@luckyPeterpiper wrote:There's one way the tax system could be fairer
and provide at least the same revenue as all current direct and indirect taxes do now. It's called a 'flat rate' system and (to match current estimated revenue from current taxes both direct and indirect) it works like this.
For every individual in the UK the first £12,500 of income are non-taxable and not subject to class 1 NI contributions. (Class 2 and 6 are paid by the employer and frankly I'd do away with them entirely since the revenue from them only barely covers the cost of collecting them).

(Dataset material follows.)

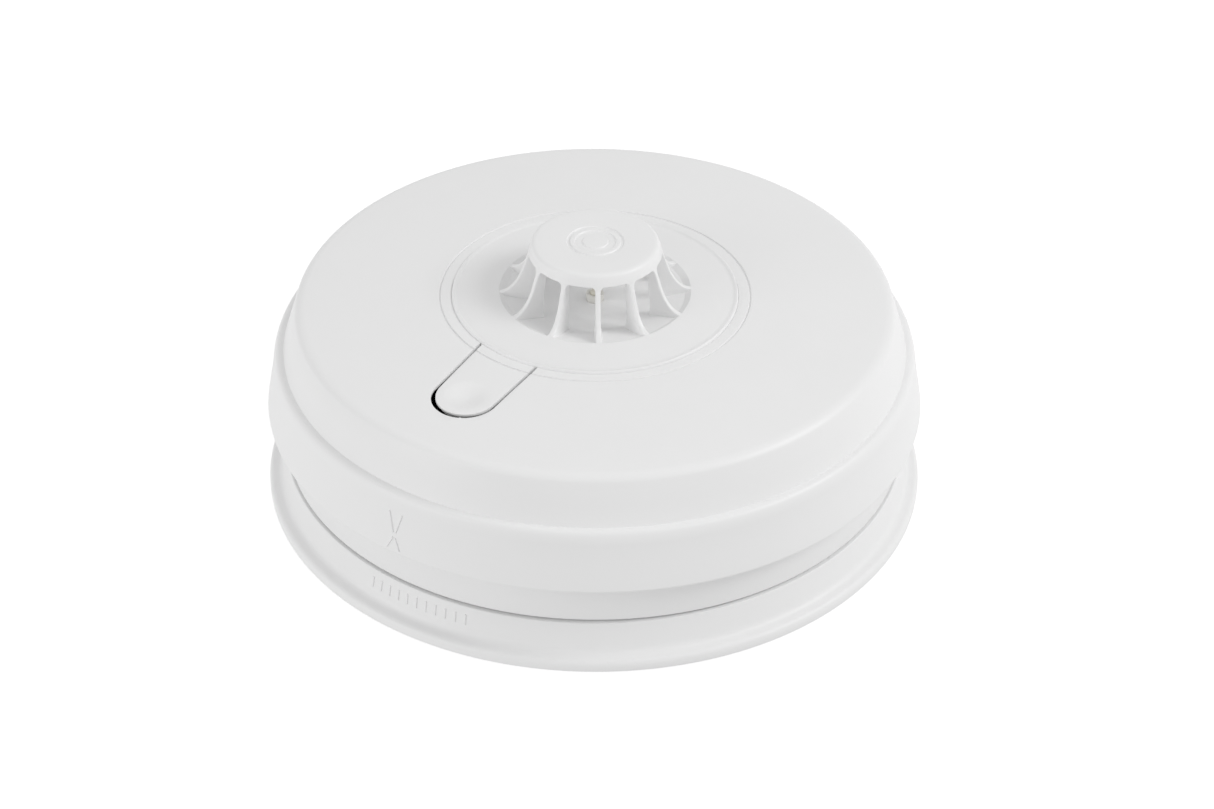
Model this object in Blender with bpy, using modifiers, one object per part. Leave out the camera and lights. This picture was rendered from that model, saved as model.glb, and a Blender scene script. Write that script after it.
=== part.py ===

For everything above 12.5K the set rate of income tax would be 22% with NI(1) at 8%. However NI would be used
only to fund the welfare state and NHS,
nothing else. This is important, until recently the NI 'pot' actually had a surplus but successive governments raided it either for 'special programmes' or to fund cuts to Income Tax especially the higher rates. It's part of the reason the NHS is now in such a terrible mess.
There would be
no higher rates of income tax for higher incomes. However there would also be no loopholes. At all. No special exemptions, no making yourself a personal service company or creating a 'holding company' and making yourself an employee. All income paid to you would be personal income and subject to the 12.5K limit.
Done this way anyone with a basic education and a calculator will be able to find out for themselves precisely how much tax they owe and there's no guesswork or worries about who qualifies for what rebate or deduction or worse being told they've underpaid and now have to find more money to make the taxman go away.

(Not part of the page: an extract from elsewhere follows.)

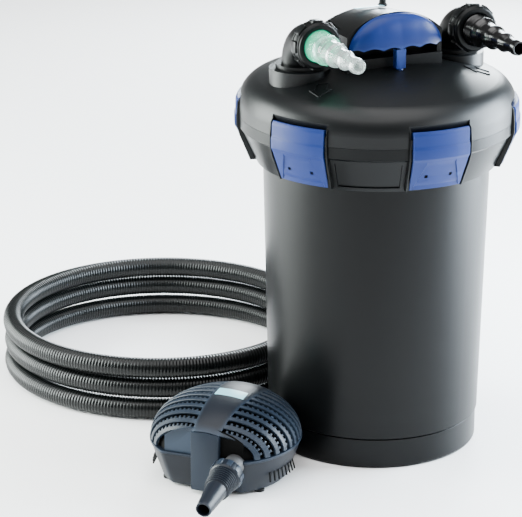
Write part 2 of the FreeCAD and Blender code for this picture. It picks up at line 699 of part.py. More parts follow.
def pump_drive():
    """Motor, volute with outlet pipe, shaft, bushes, rotor and impeller along the pump's length."""
    def along(name, radius, start, length, x="motor_place", height="motor_height"):
        return drum(name, radius, length, (x, start, height), ALONG_FRONT)

    bore = "impeller_rad + 2"
    keep(less("Motor", along("MotorCan", "motor_rad", 66, 86), along("MotorBore", 13, 60, 80.5)),
         "motor_housing", PUMP_PLACE)
    casing = [along("VoluteDrum", "volute_rad", -20, 28),
              along("OutletPipe", 14, -30, 73, "outlet_place", "outlet_height")]
    hollow = [along("VoluteHollow", bore, -19.9, 24),
              along("OutletHollow", 10, -24, 90, "outlet_place", "outlet_height")]
    keep(less("Volute", fused("Casing", casing), fused("CasingHollow", hollow)), "pump_volute",
         PUMP_PLACE)
    keep(along("Shaft", "shaft_rad", 59, 102), "rotor_shaft", PUMP_PLACE)
    bush = less("Bush", along("BushOuter", 7, 59.5, 5), along("BushBore", "shaft_rad", 60, 6))
    keep(bush, "shaft_bush", PUMP_PLACE)
    free = "shaft_rad + shaft_gap"
    keep(less("Magnet", along("MagnetOuter", 12, 53, 70), along("MagnetBore", free, 54, 72)),
         "rotor_magnet", PUMP_PLACE)
    blades = [along("Hub", 8, -18, 20), along("Disc", "impeller_rad", -22, 2.5)]
    for index in range(6):
        blade = block(f"Blade{index}", (6, 22, -1.2), ("impeller_rad - 7", 14, 2.4))
        turn = Rotation(Vector(0, 1, 0), 60 * index)
        middle = Vector(val("motor_place"), -val("impeller_rad") - 12, val("motor_height"))
        blade.Placement = Placement(middle, turn) * Placement(Vector(6, 0, -1.2), Rotation())
        blades.append(blade)
    hole = along("ImpellerBore", free, -10, 40)
    keep(less("Impeller", fused("ImpellerSolid", blades), hole), "impeller", PUMP_PLACE)


def pump_outlet():
    """Nut and tapered hose tail, drooping a little from the shell."""
    droop = Rotation(Vector(1, 0, 0), 90 + val("outlet_pitch"))
    root = Vector(val("outlet_place"), -101, val("outlet_height"))
    place = PUMP_PLACE * Placement(root, droop)
    body = new_body("pump_outlet_nut")
    turned(body, "PumpNut", [(14.6, 8), (21, 8), (22, 10), (22, 22), (20, 26), (14.6, 26)])
    rib = padded(body, "NutRib", outline(body, "NutRibOutline", box_points(
        21, -1.5, 23, 1.5), "XY_Plane", 10), 12)
    around_plan(body, "NutRibs", [rib], 16)
    keep(body, "pump_outlet_nut", place)
    body = new_body("pump_hose_tail")
    turned(body, "TailSteps", [
        (8, 6), (14.2, 6), (14.2, 27), (17, 27), (15.5, 52), (12.5, 54), (10, 101), (7, 101), (7, 60)])
    keep(body, "pump_hose_tail", place)


def pump_fittings():
    feet, screws = [], []
    for index, (x, y) in enumerate(((-66, -48), (66, -48), (-66, 48), (66, 48))):
        feet.append(drum(f"Foot{index}", 7, "pump_low", (x, y, 0)))
        screws.append(drum(f"PumpScrew{index}", 3, "pump_seam - pump_low - shell_wall",
                           (x, y, "pump_low + shell_wall")))
    keep(grouped("PumpFeet", feet), "pump_feet", PUMP_PLACE)
    keep(grouped("PumpScrews", screws), "pump_screws", PUMP_PLACE)
    band = less("PlateSkin", pump_dome("PlateOuter", -1.2), pump_dome("PlateInner", -0.1))
    made = doc.addObject("Part::Common", "Plate")
    made.Base, made.Tool = band, block("PlateCut", (-10, -17, 100), (41, 21, 30))
    keep(made, "pump_label_plate", PUMP_PLACE)


def hose_coil():
    """Outer shape of three stacked turns of hose."""
    body = new_body("hose_coil")
    middle = "(coil_out + coil_in)/2"
    turned(body, "Coil", [
        ("coil_in", 15), (f"{middle} - 4", 0), (f"{middle} + 4", 0), ("coil_out", 15),
        ("coil_out", "coil_high - 15"), (f"{middle} + 4", "coil_high"),
        (f"{middle} - 4", "coil_high"), ("coil_in", "coil_high - 15"),
    ])
    keep(body, "hose_coil", COIL_PLACE)


# ---------------------------------------------------------------- build, check and export

container()
collar_ring()
lid()
clamps()
ring("lid_seal", 171, 179, "flange_top", "lid_low")
elbows()
head_base()
head_housing()
head_rear_cover()
head_fittings()
core()
pull_handle()
pull_bar()
lift()
pump_lower_shell()
pump_upper_shell()
pump_drive()
pump_outlet()
pump_fittings()
hose_coil()
doc.recompute()

faults = [item.Name for item in doc.Objects if {"Invalid", "Error"} & set(item.State)]
for node in nodes:
    if node.Shape.isNull() or not node.Shape.isValid() or not node.Shape.Solids:
        faults.append(node.Label)
if faults:
    raise RuntimeError("failed objects: " + ", ".join(faults))
os.makedirs("parts", exist_ok=True)
for node in nodes:
    node.Shape.exportStep(f"parts/{node.Label}.step")
    print(f"{node.Label}: {len(node.Shape.Solids)} solid, {node.Shape.Volume / 1000:.1f} cm3")
print(len(nodes), "nodes")
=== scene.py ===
# %% [markdown]
# # A pond filter set: canister, pump and hose
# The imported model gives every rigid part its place. This script dresses it: moulded plastic, a clear hose
# tail, blue grips, a slotted pump shell and a coil of ribbed hose. Lengths are metres, the front is -Y.

# %% Load the frame
import math

import bmesh
import bpy
import numpy as np
from mathutils import Matrix, Vector


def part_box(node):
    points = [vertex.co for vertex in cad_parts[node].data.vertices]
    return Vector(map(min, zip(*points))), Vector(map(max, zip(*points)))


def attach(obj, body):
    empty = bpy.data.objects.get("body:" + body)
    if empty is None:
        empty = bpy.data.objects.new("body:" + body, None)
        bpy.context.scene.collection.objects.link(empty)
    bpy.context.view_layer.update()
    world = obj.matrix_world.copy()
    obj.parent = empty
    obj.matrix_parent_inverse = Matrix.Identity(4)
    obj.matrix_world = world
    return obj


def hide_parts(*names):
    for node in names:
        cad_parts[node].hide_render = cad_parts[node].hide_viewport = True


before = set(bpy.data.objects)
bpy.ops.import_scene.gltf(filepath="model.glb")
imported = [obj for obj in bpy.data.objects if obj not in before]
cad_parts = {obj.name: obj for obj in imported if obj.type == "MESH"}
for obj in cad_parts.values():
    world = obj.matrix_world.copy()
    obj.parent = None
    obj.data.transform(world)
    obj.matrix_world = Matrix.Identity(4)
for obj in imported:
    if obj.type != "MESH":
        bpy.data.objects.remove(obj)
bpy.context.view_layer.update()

MM = 0.001
print("CAD nodes:", len(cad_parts))

# %% [markdown]
# ## Camera
# A long lens far away keeps the canister's sides nearly parallel. It stands to the left of the front and
# looks down on the lid, so the grip, the elbows and the loose pump all show.

# %% Camera
CAMERA_PLACE = (-1.4903, -2.9564, 1.394)
CAMERA_TURN = math.radians(24)
CAMERA_TILT = math.radians(18.99)
CAMERA_LENS = 172.4
camera_data = bpy.data.cameras.new("Camera")
camera_data.lens = CAMERA_LENS
camera_data.clip_end = 50
camera = bpy.data.objects.new("Camera", camera_data)
bpy.context.scene.collection.objects.link(camera)
bpy.context.scene.camera = camera
camera.location = CAMERA_PLACE
looking = Vector((math.sin(CAMERA_TURN) * math.cos(CAMERA_TILT),
                  math.cos(CAMERA_TURN) * math.cos(CAMERA_TILT), -math.sin(CAMERA_TILT)))
camera.rotation_mode = "QUATERNION"
camera.rotation_quaternion = looking.to_track_quat("-Z", "Y")

# %% [markdown]
# ## Floor and light
# Black plastic shows its shape only by what it reflects, so large soft panels stand left, right and above,
# and the floor is nearly white.

# %% Floor and light
def new_object(name, data):
    made = bpy.data.objects.new(name, data)
    bpy.context.scene.collection.objects.link(made)
    return made


def panel_light(name, place, aim, size, power, colour):
    """A square soft light that points from a place to an aim."""
    data = bpy.data.lights.new(name, "AREA")
    data.shape = "RECTANGLE"
    data.size, data.size_y = size
    data.energy = power
    data.color = colour
    light = new_object(name, data)
    light.location = place
    direction = Vector(aim) - Vector(place)
    light.rotation_mode = "QUATERNION"
    light.rotation_quaternion = direction.to_track_quat("-Z", "Y")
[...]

Some friends and I modelled this out on a computer (we were helping a mate who was doing his doctorate in economics) and we were startled to find that with the above numbers we could abolish fuel, alcohol and tobacco duty, all VAT and even the various versions of Corporation and Company taxes
and give the exchequer a working profit. A large part of the reason for that was it would be far simpler and cheaper to collect the money in the first place (most would continue to be subject to PAYE and automatic NI deductions from salary) and much,
much easier to enforce since the tax code itself would be vastly simplified. Of course it would hurt accountants and tax lawyers and a large number of civil service bureaucrats would be now obsolete but the overall net effect would be to provide a government with far more
useable revenue while actually
decreasing the amount more than 90% of the population currently pays to the government per year. In fact the main losers would be the super rich for a change since they are able to afford lawyers who can reduce their tax bills to pennies under existing law assuming they pay tax at all).
We modelled this using the governments own statistics for how many people in the UK are currently of tax paying (ie working) age and compared it against the published current revenues the government claims to receive. John's thesis (which outlines everything we did and shows both his and the governments figures) will be available on line from September.
I don't know how many times we re-ran the numbers before accepting they were right but it was at least four and every time we ran them we got the same answer. Since this is a long post even by my standards I'll end it here except to say that once the thesis is published I'll provide the URL for anyone who's interested.